Aggregate cover is the traditional way insurers have dealt with repeated, smaller disasters, such as local storms. A total limit for coverage is set, rather than limits for individual events.

These global trends are impacting the Gulf.

“In such an environment, local insurers may struggle to access affordable reinsurance, especially for natural catastrophe coverage,” says Century Financial’s Mehta.

Reinsurance is when an insurance company pays another company, called the reinsurer, to take on some of the risk of the policies it has issued. This helps the insurer protect itself from large losses. 

The solution may lie in a sensitive, yet often neglected area of the climate change debate: adaptation.

Up to now, most of the focus in combatting climate change has been on trying to cut emissions and halt temperature rises. Among climate change experts, this is known as mitigation.

Adaptation gains attention

Now though, a concept known as adaptation is gaining more attention. This refers to the measures governments, communities and corporations can take to reduce physical risk from climate change.

“Adaptation needs to become business-as-usual,” Maribel Hernandez, senior policy advisor with the International Institute of Sustainable Development (IISD), tells AGBI. 

“Insurers have become hyper-sensitive to this need, too, as, with more climate change-related events, they have to bake in the extra exposure of the assets they are insuring.”

Adaptation can range from projects such as Dubai’s $8.2 billion drainage improvement programme to the use of clay facades to provide natural cooling at the Mohamed bin Zayed University of Artificial Intelligence.

How insurers bake into their calculations the risks posed by acute or extreme weather events is a tricky business.

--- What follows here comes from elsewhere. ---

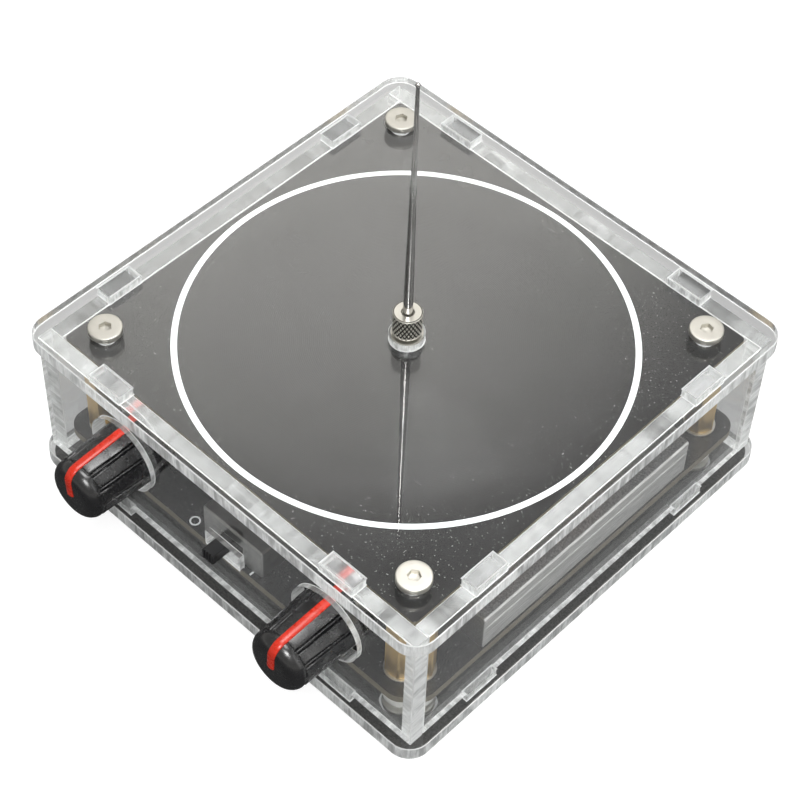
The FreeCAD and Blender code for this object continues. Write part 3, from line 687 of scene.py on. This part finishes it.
def brushed_aluminium():
    """Aluminium bar: rolled lines along its length on its sides, and a speckled sawn skin on its top."""
    colour = chosen("metal").aluminium
    bar = Finish("Brushed aluminium", Metallic=1.0)
    lines = bar.noise(0.14 * MM, 3.0, bar.stretched(1, 0.04, 1))
    top = bar.math("GREATER_THAN", bar.facing_up(), 0.8)
    drawn = bar.math("MULTIPLY", bar.math("SUBTRACT", 1, top), bar.range(lines, 0.3, 0.7, 0.0, 1.0))
    speckled = bar.math("MULTIPLY", top, bar.range(bar.noise(0.25 * MM, 4.0), 0.35, 0.65, 0.0, 1.0))
    share = bar.math("ADD", speckled, drawn)
    bar.colour([part * 0.7 for part in colour], [part * 1.4 for part in colour], share)
    bar.roughness(0.3, 0.45, 0.5 * MM, 4.0)
    return bar.relief(lines, 0.01 * MM)


def ceramic():
    """Chip resistors and capacitors."""
    chip = Finish("Chip ceramic")
    chip.colour((0.10, 0.085, 0.07), (0.30, 0.22, 0.14), chip.range(chip.noise(1.7 * MM, 0.0), 0.45, 0.55, 0, 1))
    return chip.roughness(0.35, 0.5, 0.3 * MM)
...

“Insurers traditionally assess risk by looking at the past,” said IISD’s Hernandez. “Now, they have to look into the future – how will climate change events impact a particular asset?”

This crystal-ball gazing can be challenging for corporations, too, looking to calculate the return on investment (ROI) of adaptation measures.

“Climate change introduces long-term, systemic risks that are difficult to quantify and reserve for,” says Mehta at Century Financial.

Nonetheless, a recent report by investment bank JP Morgan suggested that the ROI for adaptation ranged from $2 to $43 for every $1 invested. This demonstrates adaptation’s bankability.

In future, such investments may be crucial in reducing insurance premiums, as well as in maintaining operations during events like last year’s UAE and Oman floods.

“It’s not just about avoiding costs,” said IISD’s Hernandez. “Adaptation can also open up opportunities and create revenue and wealth. Companies could do very well from producing goods and services to help with climate change adaptation.”